I'm digging into this some more. It appears after a reboot, USBD_GS_CAN_DataIn() is no longer called, which is the only place where TxState is cleared. With TxState at 1, then no packets can make it to the host of course.

Not sure why USBD_GS_CAN_DataIn() stops being called though, even though the device re-enumerated properly (my breakpoint was not to blame , it triggered fine before the reboot).
I thought maybe the EP got stuck stalled, but I wasn't able to verify this - conditional breakpoint on USBD_LL_StallEP causes enumeration to fail (probably too much delay).
To be continued...

Using the firmware here:
https://canable.io/builds/candlelight-firmware/gsusb_canable_68df7d5.bin

The issue reported above is present.

A "sudo reboot" of the host device as opposed to a hardware power cycle results in a "hung" canable.

The only remedy appears to be a physical detachment and reattachment of the canable followed by the ip link set up command.

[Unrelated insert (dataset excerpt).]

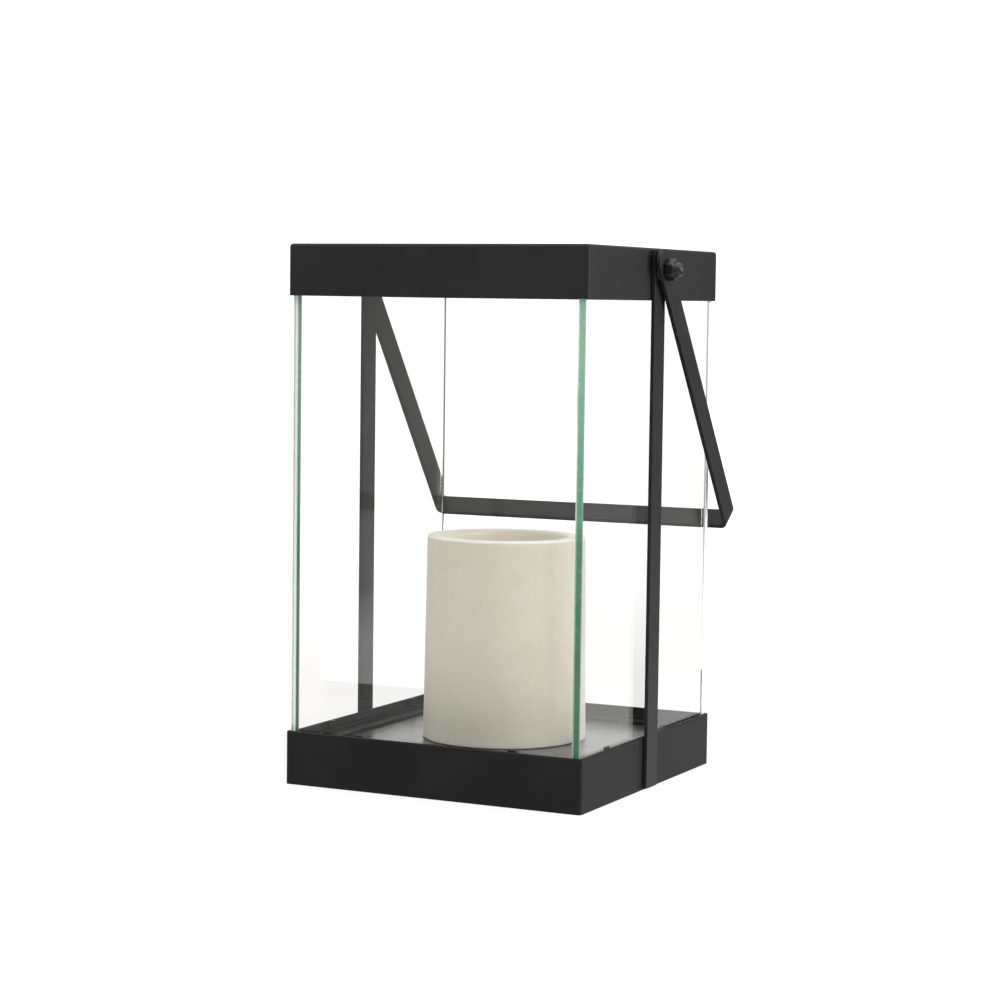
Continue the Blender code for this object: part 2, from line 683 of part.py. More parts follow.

I am also facing this issue, The fix here seems to have reduced the frequency of the issue but not completely eliminated it. Has anyone found a solution yet.
In my application, it is required to restart the host computer(sudo reboot ) after a remote update, but my canable device hung up after a reboot due to this :(

@GaryWSmith , @smalik007 , I feel your pain, but you need to help me here.

@GaryWSmith : that 68df7d5 build is old (anything before march 2021 has the old USB stack). We don't have a functional CI setup to provide builds here, you need to compile yourself.

@smalik007 thanks for testing PR #51. But did you try it as-is or applied it to current master ? The PR is also pre-USB update; I have rebased it on a temporary banch on my fork https://github.com/fenugrec/candleLight_fw/tree/rebootfix

@fenugrec I just compiled/flashed/tested 08ab6d2 on the rebootfix branch, but am seeing the same results:

  1. Automotive device powered on, begins sending on the can bus
  2. Power on PC with canable device, can0 up
  3. Verify that the rx packets/bytes are increasing steadily
  4. reboot -now
  5. can0 up
  6. rx packets/bytes stay at 0
  7. Disconnect canable from USB, plug it back in
  8. can0 up
  9. Same as 3, rx packets/bytes are increasing steadily

Happy to test any time and many times!

@fenugrec , Yes I tested PR #51 on above latest master branch and locally compiled the binaries. Since the issue comes up randomly on rebooting host system, I have written a python script and added it in my cron job on reboot. The script keeps rebooting the host computer if the can msgs are receiving and as soon as the can device hang up it sends me a email. So I am easily able to reproduce the issue in an hour or so.

Closed by PR #94 !